What’s Behind The Era Of Incredible Morphing Handset?
- Boundary-less technologies: Traditional handsets were geographically bound. They could not be used beyond a specific range. Communication with people from other countries was cumbersome and expensive. However, the rise of mobile technologies and the internet made it easier for people to keep in touch anywhere, any time. Even companies have become more flexible due to the absence of physical handsets. For example, a few years ago, it was impossible to imagine a remote working customer support service. They had to come to the office and use fixed devices such as traditional handsets and desktops for their jobs. Today, customer support can work from anywhere using mobile phones and virtual calling systems. The entire process is driven by software. Companies are also working towards improving enterprise security by bringing it to military-grade.
- Cloud technology: Take cloud telephony, for instance. It allows companies to interact with people from over 65+ countries with superior audio quality and zero interruptions. Users can make and receive a call using VoIP technology. It’s easy to set up, saves up to 65% of the total costs as compared to traditional phone systems, and can be accessed from any device such as desktop softphones or wireless VoIP phones.
- Connected devices: Another recent development is the emergence of connected devices, IoT, and wearable devices. Everything is connected in today’s times. It’s easy for a technical team to identify potential issues in machinery using sensors and take preventive measures to resolve them. It’s also easy to guide workers on critical worksites to complete a task or alert them when close to a danger zone. In fact, many people now prefer to use a wearable device to make payments, set reminders, answer calls, send texts, etc. If the last decade was about using an all-in-one smartphone, the current decade is about using wearable devices to communicate with others without removing the phone from the pocket. With the advent of 5G connections, IoT will become an $8 billion market by 2024, i.e., it will grow over 1400%. IoT is expected to generate over $1.8 billion in revenue for mobile operators. It will also urge the operators to revisit their current offerings and enhance them to keep pace with market changes.
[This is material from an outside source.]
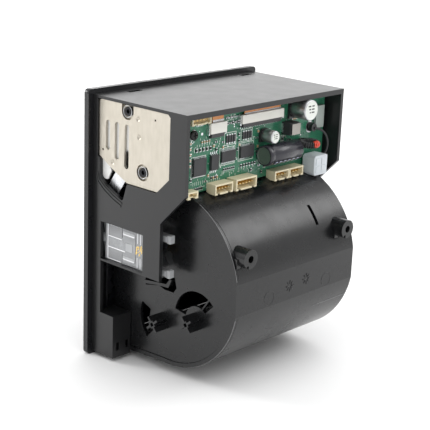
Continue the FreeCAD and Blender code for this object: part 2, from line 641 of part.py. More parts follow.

- Thin and stretchable phones: Companies are now making thin, stretchable phones that could easily fit into the pockets and bridge the gap between laptops and mobile screens. So, the screens can be extended from 6 inches to 7.2 inches without impacting the screen’s resolution.
- Next-gen networking infrastructure: Whether it’s the rapid 5G penetration, setting up low-power, wide area networks (LPWAN) that are suitable for IoT technology, or offering private 5G networks to large enterprises, next-gen networking infrastructure are becoming a mainstay. Even the hardware of future phones would be 5G-enabled or have integrated SIM.
Years ago, very few of us imagined that a mobile phone would become a one-stop gadget for everything – right from checking emails, making calls, playing games, or shopping online. Companies are constantly innovating to create hands-free, immersive handsets.
As faster, lower latency, bandwidths come in with 5G, the promise of these virtual handsets looks set to become more tangible as users can launch the apps they need more easily. Could this be the new age of mobility, where you are free from the mobile handset also?
As Ivan Guzenko, the CEO and co-founder of SmartyAds, said, “The new phone won’t be a phone that we know anymore. Rather, it will be an augmented reality device that you perceive the world through.”
Currently, 5G and IoT technologies are paving the way for morphed handsets. Years later, it could be another disruptive technology shaping the future communication between people and companies.
Telecom companies need to stay nimble-footed to keep pace with these innovations. They must be ready to replace legacy technologies with modernized ones to grow their revenue and stay relevant in a competitive landscape. To ensure that they are on the right track, companies can work with reliable partners who can guide them to make the right decisions.